Olympus, the Japanese camera and medical equipment manufacturer that continues its struggle to stay afloat, is said to be reaching the final stages of a deal with Sony that will see a 50 billion yen (approx. $640 million) investment. Sources close to the deal say a final vote on the matter could be held as early as this month, and should it go through, Sony would be acquiring roughly a 12% stake in Olympus. Seeing as how Sony is in just as dire straights as the rest Japan’s electronic manufacturers, including Sharp, it’s interesting to see what Sony hopes to accomplish.
Desperate for cash while trying to recover from a huge financial scandal that has destroyed its reputation, Olympus was measured with a financial value of only 2.2%, far below the 10% that marks distress. With a quarterly earnings report due in November, Olympus is most likely eager to accept one of the several investment offers it has received over the last few months. In addition to Sony, talks were held with Panasonic, Terumo Corp., and even Fujifilm Holdings, however it’s seemed that Sony’s deal was the one Olympus has wanted the most.
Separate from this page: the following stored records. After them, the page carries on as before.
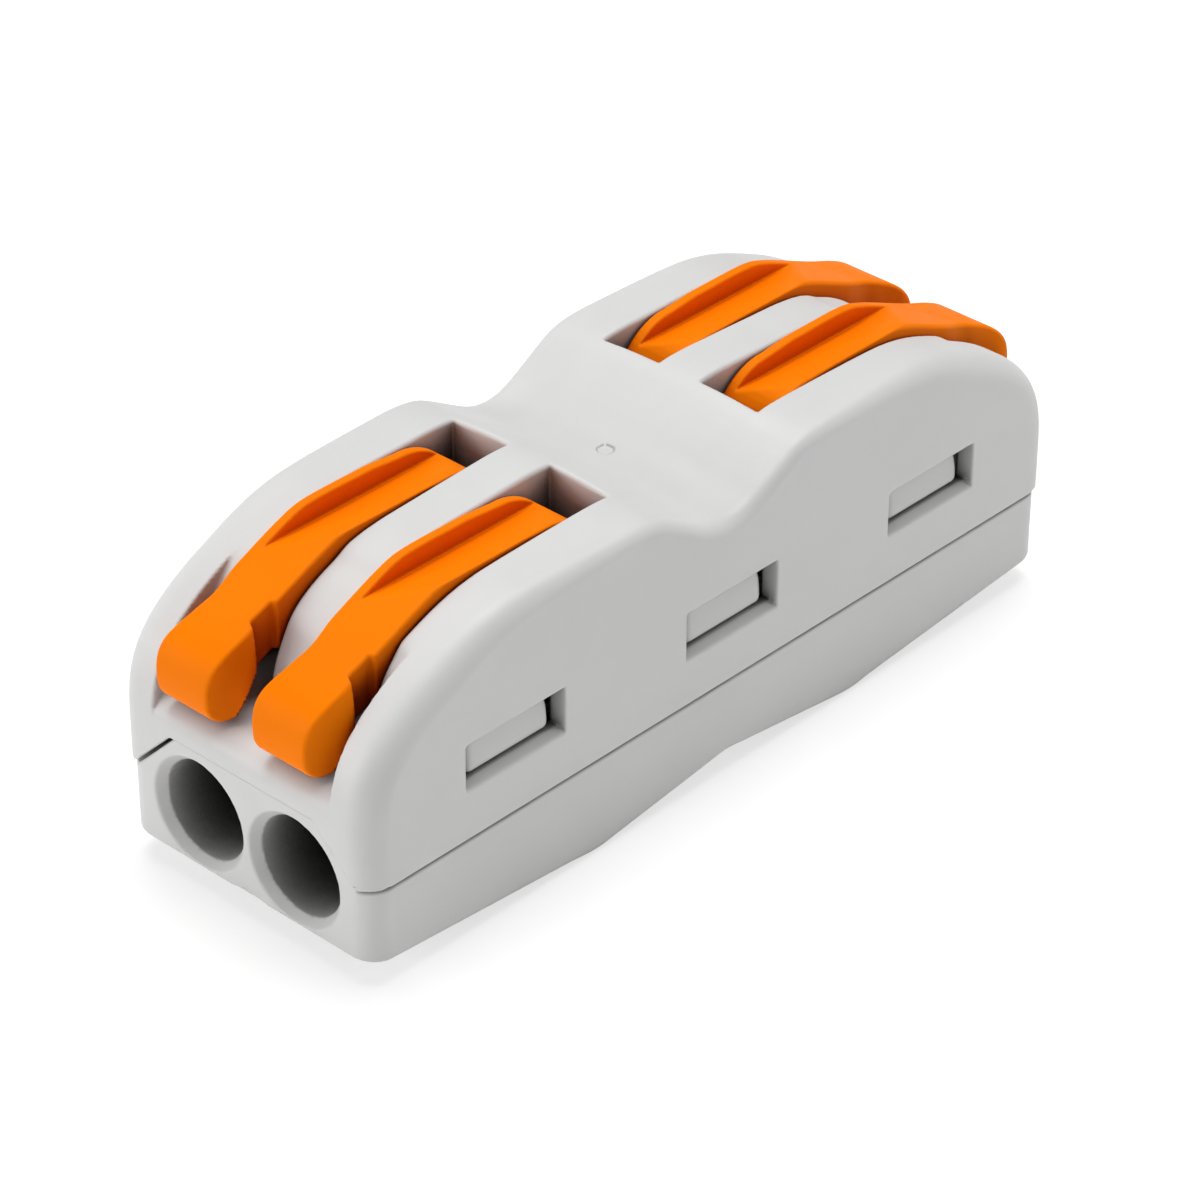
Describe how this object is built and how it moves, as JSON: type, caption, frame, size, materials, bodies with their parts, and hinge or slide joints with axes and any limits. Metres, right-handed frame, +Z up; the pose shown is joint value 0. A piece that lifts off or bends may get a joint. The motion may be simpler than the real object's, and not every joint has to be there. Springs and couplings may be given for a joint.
{
  "type": "lever wire connector",
  "caption": "Straight-through lever-operated splice connector for electrical wires: grey two-part housing, wire entries at both ends and flip-up clamping levers on top.",
  "frame": {"origin": "middle of the part in plan, at the height of its two lowest points", "axes": "+X along the length, +Y across the two poles, +Z up through the levers"},
  "size_m": [0.05, 0.017, 0.0173],
  "materials": {
    "housing": "fine matt light grey moulded polyamide",
    "lever": "satin orange moulded plastic",
    "busbar": "tinned copper strip",
    "spring": "rolled stainless spring strip"
  },
  "bodies": {
    "housing": {"upper_housing": "housing", "lower_housing": "housing", "busbar_front": "busbar", "busbar_rear": "busbar", "spring_loop_left_front": "spring", "spring_loop_left_rear": "spring", "spring_loop_right_front": "spring", "spring_loop_right_rear": "spring"},
    "lever_body_left_front": {"lever_left_front": "lever"},
    "clamp_body_left_front": {"spring_leg_left_front": "spring"},
    "lever_body_left_rear": {"lever_left_rear": "lever"},
    "clamp_body_left_rear": {"spring_leg_left_rear": "spring"},
    "lever_body_right_front": {"lever_right_front": "lever"},
    "clamp_body_right_front": {"spring_leg_right_front": "spring"},
    "lever_body_right_rear": {"lever_right_rear": "lever"},
    "clamp_body_right_rear": {"spring_leg_right_rear": "spring"}
  },
  "joints": [
    {"name": "lever_hinge_left_front", "type": "hinge", "parent": "housing", "child": "lever_body_left_front", "pos_m": [-0.0096, -0.00325, 0.0134], "axis": [0, 1, 0], "range_deg": [0, 90]},
    {"name": "clamp_flex_left_front", "type": "hinge", "parent": "housing", "child": "clamp_body_left_front", "pos_m": [-0.0032, -0.00325, 0.009], "axis": [0, -1, 0], "range_deg": [0, 15.5]},
    {"name": "lever_hinge_left_rear", "type": "hinge", "parent": "housing", "child": "lever_body_left_rear", "pos_m": [-0.0096, 0.00325, 0.0134], "axis": [0, 1, 0], "range_deg": [0, 90]},
    {"name": "clamp_flex_left_rear", "type": "hinge", "parent": "housing", "child": "clamp_body_left_rear", "pos_m": [-0.0032, 0.00325, 0.009], "axis": [0, -1, 0], "range_deg": [0, 15.5]},
    {"name": "lever_hinge_right_front", "type": "hinge", "parent": "housing", "child": "lever_body_right_front", "pos_m": [0.0096, -0.00325, 0.0134], "axis": [0, -1, 0], "range_deg": [0, 90]},
    {"name": "clamp_flex_right_front", "type": "hinge", "parent": "housing", "child": "clamp_body_right_front", "pos_m": [0.0032, -0.00325, 0.009], "axis": [0, 1, 0], "range_deg": [0, 15.5]},
    {"name": "lever_hinge_right_rear", "type": "hinge", "parent": "housing", "child": "lever_body_right_rear", "pos_m": [0.0096, 0.00325, 0.0134], "axis": [0, -1, 0], "range_deg": [0, 90]},
    {"name": "clamp_flex_right_rear", "type": "hinge", "parent": "housing", "child": "clamp_body_right_rear", "pos_m": [0.0032, 0.00325, 0.009], "axis": [0, 1, 0], "range_deg": [0, 15.5]}
  ],
  "couplings": [
    {"joint": "clamp_flex_left_front", "follows": "lever_hinge_left_front", "ratio": 0.171},
    {"joint": "clamp_flex_left_rear", "follows": "lever_hinge_left_rear", "ratio": 0.171},
    {"joint": "clamp_flex_right_front", "follows": "lever_hinge_right_front", "ratio": 0.171},
    {"joint": "clamp_flex_right_rear", "follows": "lever_hinge_right_rear", "ratio": 0.171}
  ]
}
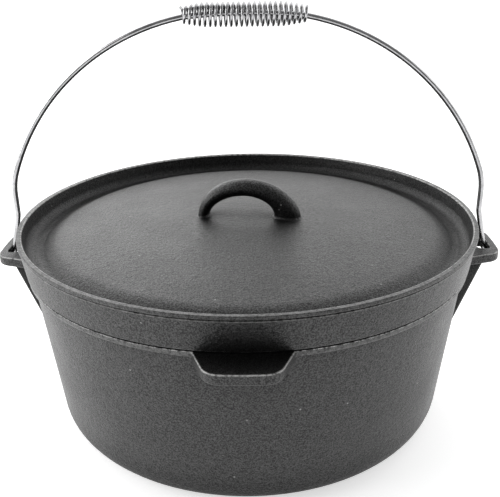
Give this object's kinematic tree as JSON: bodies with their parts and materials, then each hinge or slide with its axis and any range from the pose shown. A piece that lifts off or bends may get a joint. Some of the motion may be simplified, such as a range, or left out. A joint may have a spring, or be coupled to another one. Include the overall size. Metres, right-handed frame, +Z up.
{
  "type": "dutch oven",
  "caption": "Cast iron dutch oven with a flat base, a flanged lid with a loop handle, lugs round the rim and a steel wire bail with a coil grip.",
  "frame": {"origin": "centre of the flat base, on the surface it stands on", "axes": "+Z up along the pot's axis; +X through the bail ears, along the bail's hinge line and the lid's loop handle; +Y to the back, through the assist tabs"},
  "size_m": [0.4708, 0.4638, 0.3795],
  "materials": {
    "cast_iron_pot": "seasoned satin black with a fine cast grain",
    "cast_iron_lid": "seasoned satin black with a fine cast grain",
    "bail_steel": "drawn steel wire, bright",
    "coil_steel": "bright plated spring wire"
  },
  "bodies": {
    "pot": {"pot": "cast_iron_pot"},
    "lid": {"lid": "cast_iron_lid"},
    "bail": {"bail_wire": "bail_steel"},
    "grip": {"coil_grip": "coil_steel"}
  },
  "joints": [
    {"name": "lid_lift", "type": "slide", "parent": "pot", "child": "lid", "axis": [0, 0, 1], "range_m": [0, 0.035]},
    {"name": "bail_swing", "type": "hinge", "parent": "pot", "child": "bail", "pos_m": [0, 0, 0.151], "axis": [1, 0, 0], "range_deg": [-50, 50]},
    {"name": "grip_spin", "type": "hinge", "parent": "bail", "child": "grip", "pos_m": [0, 0, 0.3689], "axis": [1, 0, 0], "continuous": true}
  ]
}
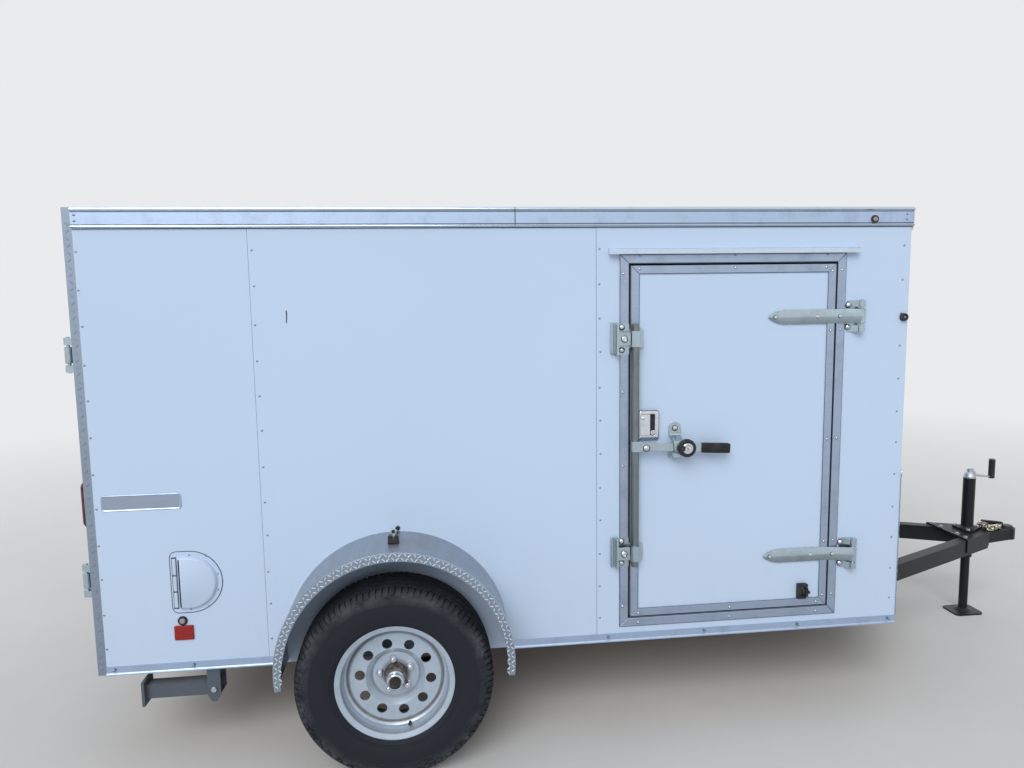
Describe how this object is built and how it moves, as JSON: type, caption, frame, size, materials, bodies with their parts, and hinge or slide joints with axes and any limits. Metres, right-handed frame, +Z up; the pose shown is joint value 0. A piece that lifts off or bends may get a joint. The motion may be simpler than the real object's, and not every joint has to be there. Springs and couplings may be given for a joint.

The biggest benefit for Sony will be the access to Olympus’ medical equipment division, which is seen as a fairly strong business with a 70% dominance of the market for endoscopes. As Sony continues to be dragged down by its under-performing TV division, it has been looking to get into the medical device field with just such an advantage. Image sensors is another area where Sony does well, with Olympus already serving as a customer. Cooperation in the digital camera business may also lead to mutual benefits for the companies.